I currently have a little over 20 domains registered via Joker.com. Lately, I've been going through my various accounts trying to retire an old e-mail address, and so I had the task of doing owner-change updates for these domains. As I'm not a reseller and hence cannot use the e-mail gateway or HTTP API, I had to do the owner changes by hand. That required several-second load times per page: quite a nuisance.
I thought about becoming a Joker.com reseller, but becoming a reseller appears to require a $250 deposit. My next step was to start working on a Perl script based on the excellent WWW::Mechanize to help with future changes. Along the way, I started to think about switching registrars.
One might assume that ever since domain registration was opened up to a competitive market, it would be quite easy to select a registrar. In this day and age, you can register a domain name and have a site running in just minutes. But selecting a great registrar (or, for that matter, a hosting provider) is difficult.
GoDaddy.com is one of the bigger names these days, but its reputation goes to illustrate the biggest problem I have with the industry. The terms of service agreements you must accept to become a customer are written to favor the provider's whims to an outrageous extent. The truth is that most providers have these kind of crazy agreements, which means you may be pretty cornered when trying to select a provider that will look after your interests. Just because a provider doesn't have any horror stories like GoDaddy.com's termination of Fyodor's seclists.org domain doesn't mean they're not capable, or that they wouldn't buckle in a nanosecond if an attorney waved gracefully to them on the street. Given the incredibly poor terms of service agreements that form the industry standard, it is hardly surprising.

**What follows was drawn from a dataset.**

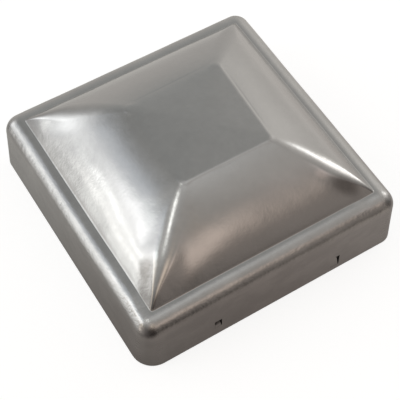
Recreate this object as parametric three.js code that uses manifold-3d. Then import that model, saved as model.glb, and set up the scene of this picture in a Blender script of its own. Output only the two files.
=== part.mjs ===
// Pressed steel pyramid cap for a 4 in (101.6 mm) square fence post.
//
// The cap is drawn from one blank of 1.5 mm sheet: a shallow truncated pyramid
// stands inside a rolled shoulder, and a slightly flared skirt hangs below it
// and slides down over the post. Four small barbs are lanced out of the front
// and rear of the skirt, two on each. Each is a tongue rooted at its lower end
// with its upper end bent into the socket, so that it springs back as the cap
// is driven on and bites when the cap is pulled.
//
// Units are millimetres, +Z is up and the front faces -Y. The origin is the
// centre of the socket on the plane of the skirt's lower edge.
import * as THREE from "three";
import { mergeVertices } from "three/addons/utils/BufferGeometryUtils.js";
import Module from "manifold-3d";

const radians = (degrees) => (degrees * Math.PI) / 180;

// ---- driving dimensions -------------------------------------------------
const SHEET = 1.5; // sheet thickness

// skirt and shoulder
const WIDTH = 105; // outside width just under the shoulder
const FLARE = 0.8; // how far each side of the skirt leans out by its lower edge
const CORNER_R = 5.6; // outside radius of the vertical corners
const LEDGE_Z = 25.8; // height of the flat ledge round the pyramid
const LEDGE_CORNER_R = 1; // plan radius left at the corners where the shoulder ends
const SHOULDER_W = 6.4; // how far in from the wall the rolled shoulder reaches
const SHOULDER_H = 7; // how far down from the ledge it reaches

// pyramid
const CREASE = 45.5; // half width of the square crease at the pyramid's foot
const CREASE_CORNER_R = 0.9; // plan radius of the crease at its corners
const FACE_BOW = radians(17.5); // half the angle each bowed face turns through
const RIDGE_R = 5.8; // largest plan radius of the rounded ridges
const RIDGE_WIDEST = 0.4; // how far up the face the ridges are roundest, 0 to 1
const TABLE = 18.6; // half width of the small table that truncates the pyramid
const TABLE_Z = 45.5; // height of the table's edge
const TABLE_CORNER_R = 2.4; // plan radius of the table's corners
const CROWN = 0.7; // how far the table domes above its edge

// barbs: the pair on one wall, left then right as seen from outside it
const BARBS = [
  // right edge, height of the free edge before bending, length, bend
  { right: -21.7, top: 8.9, length: 3.9, bend: radians(28) },
  { right: 27.3, top: 8.3, length: 5.7, bend: radians(15) },
];
const BARB_W = 3; // width of a barb
const BARB_GAP = 0.15; // clearance up a barb's sides and over its free edge
const ROOT_GAP = 0.45; // clearance under its root, where the sheet bends

// facets
const ARC_STEPS = 6; // round a quarter turn in plan
const SIDE_STEPS = 6; // along a straight side
const SHOULDER_STEPS = 6;
const FACE_STEPS = 8;
const TABLE_STEPS = 2; // rings on the table, not counting its edge

// ---- derived dimensions -------------------------------------------------
const HALF = WIDTH / 2;
const WALL_TOP = LEDGE_Z - SHOULDER_H; // where the flat of the skirt ends
const DRAFT = Math.atan(FLARE / WALL_TOP); // lean of the skirt
const WALL_ACROSS = SHEET / Math.cos(DRAFT); // level thickness of the leaning wall

// Each bowed face is an arc in section, from the crease up to the table.
const FACE_RUN = CREASE - TABLE;
const FACE_RISE = TABLE_Z - LEDGE_Z;
const CHORD_SLOPE = Math.atan2(FACE_RISE, FACE_RUN);
const FOOT_SLOPE = CHORD_SLOPE + FACE_BOW;
const FACE_R = Math.hypot(FACE_RUN, FACE_RISE) / (2 * Math.sin(FACE_BOW));
const FACE_CENTRE_X = CREASE - FACE_R * Math.sin(FOOT_SLOPE);
const FACE_CENTRE_Z = LEDGE_Z - FACE_R * Math.cos(FOOT_SLOPE);

// ---- materials ----------------------------------------------------------
const steel = (color, roughness) =>
  new THREE.MeshStandardMaterial({ color, roughness, metalness: 1 });

function pressedSteel() {
  const warmGrey = 0xa3a19d;
  const roughness = 0.3;
  return steel(warmGrey, roughness);
}

function shearedSteel() {
  const darkerGrey = 0x8e8b86;
  const roughness = 0.42;
  return steel(darkerGrey, roughness);
}

// ---- the sheet's profile ------------------------------------------------
// A station is a level contour of one skin: [half width, corner radius, height].
// Each section below returns pairs of matching stations, [upper, lower], where
// the upper skin is the outside of the cap.
const lerp = (a, b, t) => a + (b - a) * t;
const smooth = (t) => t * t * (3 - 2 * t);

// Two stations, so that each side of the skirt is one flat wall.
function skirtStations() {
  return [
    [HALF + FLARE, 0],
    [HALF, WALL_TOP],
  ].map(([half, z]) => [
    [half, CORNER_R, z],
    [half - WALL_ACROSS, CORNER_R - SHEET, z],
  ]);
}

// A quarter roll, from the wall in to the ledge.
function shoulderStations() {
  const pairs = [];
  for (let i = 1; i <= SHOULDER_STEPS; i++) {
    const angle = (i / SHOULDER_STEPS) * (Math.PI / 2);
    const over = Math.cos(angle);
    const up = Math.sin(angle);
    const station = (inset) => [
      HALF - inset - (SHOULDER_W - inset) * (1 - over),
      LEDGE_CORNER_R + (CORNER_R - LEDGE_CORNER_R - inset) * over,
      WALL_TOP + (SHOULDER_H - inset) * up,
    ];
    pairs.push([station(0), station(SHEET)]);
  }
  return pairs;
}

// The crease at the pyramid's foot, mitred on the underside.
function creaseStations() {
  const mitre = SHEET * Math.tan(FOOT_SLOPE / 2);
  return [
    [
      [CREASE, CREASE_CORNER_R, LEDGE_Z],
      [CREASE - mitre, CREASE_CORNER_R - mitre, LEDGE_Z - SHEET],
    ],
  ];
}

// Plan radius of the ridges; t runs from 0 at the crease to 1 at the table.
function ridgeRadius(t) {
  if (t < RIDGE_WIDEST) {
    return lerp(CREASE_CORNER_R, RIDGE_R, smooth(t / RIDGE_WIDEST));
  }
  const above = (t - RIDGE_WIDEST) / (1 - RIDGE_WIDEST);
  return lerp(RIDGE_R, TABLE_CORNER_R, smooth(above));
}

// The bowed faces, above the crease and up to the table's edge.
function faceStations() {
  const pairs = [];
  for (let i = 1; i <= FACE_STEPS; i++) {
    const t = i / FACE_STEPS;
    const slope = lerp(FOOT_SLOPE, CHORD_SLOPE - FACE_BOW, t);
    const station = (inset) => [
      FACE_CENTRE_X + (FACE_R - inset) * Math.sin(slope),
      ridgeRadius(t) - inset * Math.sin(slope),
      FACE_CENTRE_Z + (FACE_R - inset) * Math.cos(slope),
    ];
    pairs.push([station(0), station(SHEET)]);
  }
  return pairs;
}

// The table's slight dome, short of its middle point.
function tableStations() {
  const pairs = [];
  for (let i = 1; i <= TABLE_STEPS; i++) {
    const scale = 1 - i / (TABLE_STEPS + 1);
    const z = TABLE_Z + CROWN * (1 - scale * scale);
    const station = (inset) => [TABLE * scale, TABLE_CORNER_R * scale, z - inset];
    pairs.push([station(0), station(SHEET)]);
  }
  return pairs;
}

// ---- the sheet ----------------------------------------------------------
// Every ring holds the same count of points, so that one joins to the next.
const RING_COUNT = 4 * (ARC_STEPS + SIDE_STEPS);

// A square with rounded corners, counter-clockwise seen from above.
function ring(half, radius) {
  const points = [];
  const origin = new THREE.Vector2();
  const flat = half - radius; // half the straight part of a side
  for (let quarter = 0; quarter < 4; quarter++) {
    const start = (quarter * Math.PI) / 2;
    const end = ((quarter + 1) * Math.PI) / 2;
    const turned = (x, y) => new THREE.Vector2(x, y).rotateAround(origin, start);
    const corner = turned(flat, flat);
    const arc = new THREE.EllipseCurve(
      corner.x,
      corner.y,
      radius,
      radius,
      start,
      end,
    ).getPoints(ARC_STEPS);
    points.push(...arc);
    const sideStart = arc[arc.length - 1];
    const sideEnd = turned(-flat, half);
    for (let i = 1; i < SIDE_STEPS; i++) {
      points.push(sideStart.clone().lerp(sideEnd, i / SIDE_STEPS));
    }
  }
  return points;
}

// Joins the stations of both skins into one closed sheet.
function sheetGeometry() {
  const stations = [
    ...skirtStations(),
    ...shoulderStations(),
    ...creaseStations(),
    ...faceStations(),
    ...tableStations(),
  ];
  const position = [];
  const index = [];

  // Adds a ring and returns the index of its first vertex.
  const addRing = ([half, radius, z]) => {
    const first = position.length / 3;
    for (const point of ring(half, radius)) position.push(point.x, point.y, z);
    return first;
  };
  const join = (a, b) => {
    for (let i = 0; i < RING_COUNT; i++) {
      const j = (i + 1) % RING_COUNT;
      index.push(a + i, a + j, b + j, a + i, b + j, b + i);
    }
  };
  // Closes a ring with a fan to a point on the axis.
  const close = (first, z, facesDown) => {
    const centre = position.length / 3;
    position.push(0, 0, z);
    for (let i = 0; i < RING_COUNT; i++) {
      const j = (i + 1) % RING_COUNT;
      if (facesDown) index.push(first + j, first + i, centre);
      else index.push(first + i, first + j, centre);
    }
  };

  const upper = stations.map(([station]) => addRing(station));
  const lower = stations.map(([, station]) => addRing(station));
  for (let i = 1; i < stations.length; i++) {
    join(upper[i - 1], upper[i]);
    join(lower[i], lower[i - 1]);
  }
  join(lower[0], upper[0]); // the sheared lower edge
  close(upper[upper.length - 1], TABLE_Z + CROWN, false);
  close(lower[lower.length - 1], TABLE_Z + CROWN - SHEET, true);

  const geometry = new THREE.BufferGeometry();
  geometry.setAttribute("position", new THREE.Float32BufferAttribute(position, 3));
  geometry.setIndex(index);
  return geometry;
}

// ---- manifold conversion ------------------------------------------------
const wasm = await Module();
wasm.setup();

// Normals and uvs are dropped so that coincident vertices weld.
function solid(geometry) {
  geometry.deleteAttribute("normal");
  geometry.deleteAttribute("uv");
  const merged = mergeVertices(geometry, 1e-4);
  return new wasm.Manifold(
    new wasm.Mesh({
      numProp: 3,
      vertProperties: new Float32Array(merged.attributes.position.array),
      triVerts: new Uint32Array(merged.index.array),
    }),
  );
}

function geometryOf(manifold) {
  const mesh = manifold.getMesh();
  const positions = new Float32Array(mesh.vertProperties);
  const geometry = new THREE.BufferGeometry();
  geometry.setAttribute("position", new THREE.BufferAttribute(positions, 3));
  geometry.setIndex(new THREE.BufferAttribute(new Uint32Array(mesh.triVerts), 1));
  geometry.computeVertexNormals();
  return geometry;
}

// ---- walls and barb outlines --------------------------------------------
// A wall frame has x along the wall, y up the wall and z out of it, with its
// origin on the inside face of the wall at the lower edge.
function wallMatrix(side) {
  const matrix = new THREE.Matrix4().makeBasis(
    new THREE.Vector3(1, 0, 0),
    new THREE.Vector3(0, Math.sin(DRAFT), Math.cos(DRAFT)),
    new THREE.Vector3(0, -Math.cos(DRAFT), Math.sin(DRAFT)),
  );
  matrix.setPosition(0, -(HALF + FLARE - WALL_ACROSS), 0);
  if (side === "front") return matrix;
  return new THREE.Matrix4().makeRotationZ(Math.PI).multiply(matrix);
}

// A barb's outline pushed through the wall from z, `grow` larger along its
// sides and free edge, with its root `lift` above the bend line.
function barbPrism({ right, top, length }, { grow, lift, depth, z }) {
  const x0 = right - BARB_W - grow;
  const x1 = right + grow;
  const y0 = top - length + lift;
  const y1 = top + grow;
  const outline = new THREE.Shape();
  outline.moveTo(x0, y0);
  outline.lineTo(x1, y0);
  outline.lineTo(x1, y1);
  outline.lineTo(x0, y1);
  outline.closePath();
  return new THREE.ExtrudeGeometry(outline, {
    depth,
    bevelEnabled: false,
    steps: 1,
  }).translate(0, 0, z);
}

// ---- pieces -------------------------------------------------------------
// The sheet with a window cut through it for each barb.
function makeShell() {
  const cutter = { grow: BARB_GAP, lift: 0, depth: SHEET * 3, z: -SHEET };
  let shell = solid(sheetGeometry());
  for (const side of ["front", "rear"]) {
    for (const barb of BARBS) {
      const window = barbPrism(barb, cutter).applyMatrix4(wallMatrix(side));
      shell = shell.subtract(solid(window));
    }
  }
  const mesh = new THREE.Mesh(geometryOf(shell), pressedSteel());
  mesh.name = "cap_shell";
  return mesh;
}

// A barb turned into the socket about its bend line, which lies along the
// wall in the middle of the sheet's thickness.
function makeBarb(barb, name) {
  const root = barb.top - barb.length;
  const geometry = barbPrism(barb, { grow: 0, lift: ROOT_GAP, depth: SHEET, z: 0 });
  geometry.translate(0, -root, -SHEET / 2);
  const mesh = new THREE.Mesh(geometry, shearedSteel());
  mesh.name = name;

  const bend = new THREE.Group();
  bend.position.set(0, root, SHEET / 2);
  bend.rotation.x = -barb.bend;
  bend.add(mesh);
  return bend;
}

function makeBarbWall(side) {
  const wall = new THREE.Group();
  wall.applyMatrix4(wallMatrix(side));
  ["left", "right"].forEach((hand, i) => {
    wall.add(makeBarb(BARBS[i], `grip_barb_${side}_${hand}`));
  });
  return wall;
}

const cap = new THREE.Group();
cap.add(makeShell(), makeBarbWall("front"), makeBarbWall("rear"));

export default cap;
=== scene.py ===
# Pressed steel fence post cap: a square skirt with two lanced barbs in its front
# wall and two in its rear, a rolled shoulder, a narrow ledge, and four bowed faces
# that rise to a small table. It stands on z = 0, centred on the Z axis.
# The front is -Y and the left is -X.
import math
from typing import NamedTuple

import bmesh
import bpy
import numpy as np
from mathutils import Matrix, Vector


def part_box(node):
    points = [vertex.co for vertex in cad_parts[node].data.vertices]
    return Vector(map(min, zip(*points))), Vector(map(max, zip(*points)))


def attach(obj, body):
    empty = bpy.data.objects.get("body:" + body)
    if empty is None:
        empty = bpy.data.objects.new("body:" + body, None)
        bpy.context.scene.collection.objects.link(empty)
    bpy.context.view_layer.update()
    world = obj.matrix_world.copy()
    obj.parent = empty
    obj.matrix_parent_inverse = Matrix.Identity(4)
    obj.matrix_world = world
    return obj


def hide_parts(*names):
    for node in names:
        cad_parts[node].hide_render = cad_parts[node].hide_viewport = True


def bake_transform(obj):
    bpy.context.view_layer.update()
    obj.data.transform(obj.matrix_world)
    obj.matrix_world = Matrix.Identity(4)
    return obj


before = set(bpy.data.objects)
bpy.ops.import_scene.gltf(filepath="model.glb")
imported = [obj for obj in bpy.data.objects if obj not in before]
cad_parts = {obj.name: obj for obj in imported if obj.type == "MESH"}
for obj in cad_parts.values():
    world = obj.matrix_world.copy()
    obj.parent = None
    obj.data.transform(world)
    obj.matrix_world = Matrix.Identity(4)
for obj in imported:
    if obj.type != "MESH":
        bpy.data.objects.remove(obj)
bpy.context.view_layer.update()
MM = 0.001

# ---------------------------------------------------------------- dimensions
# Millimetres. "Half" is half the cap's width at some height.
_, CAP_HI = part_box("cap_shell")
FOOT = CAP_HI.x / MM  # half, over the skirt's lower edge
TOP = CAP_HI.z / MM  # crown height
SHEET = 1.5
FLARE = 0.8  # how far the skirt spreads from its top to its foot
HALF = FOOT - FLARE
CORNER_R = 5.6  # corner radii are in plan
SIDE_HALF = HALF - CORNER_R  # half the straight run of a wall
UPRIGHT_HALF = 31  # on the skirt, mesh lines this near a wall's middle are upright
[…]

In the end, I decided to stay with Joker.com, specifically because their terms of service agreement is one of the most fair and balanced agreements I've ever seen. If I were Joker, I'd promote the agreement as a feature of being their customer. I'd personally pay a premium for a terms of service agreement, written in plain English, that declares the only reasons a provider can terminate service and is contractually binding on both parties.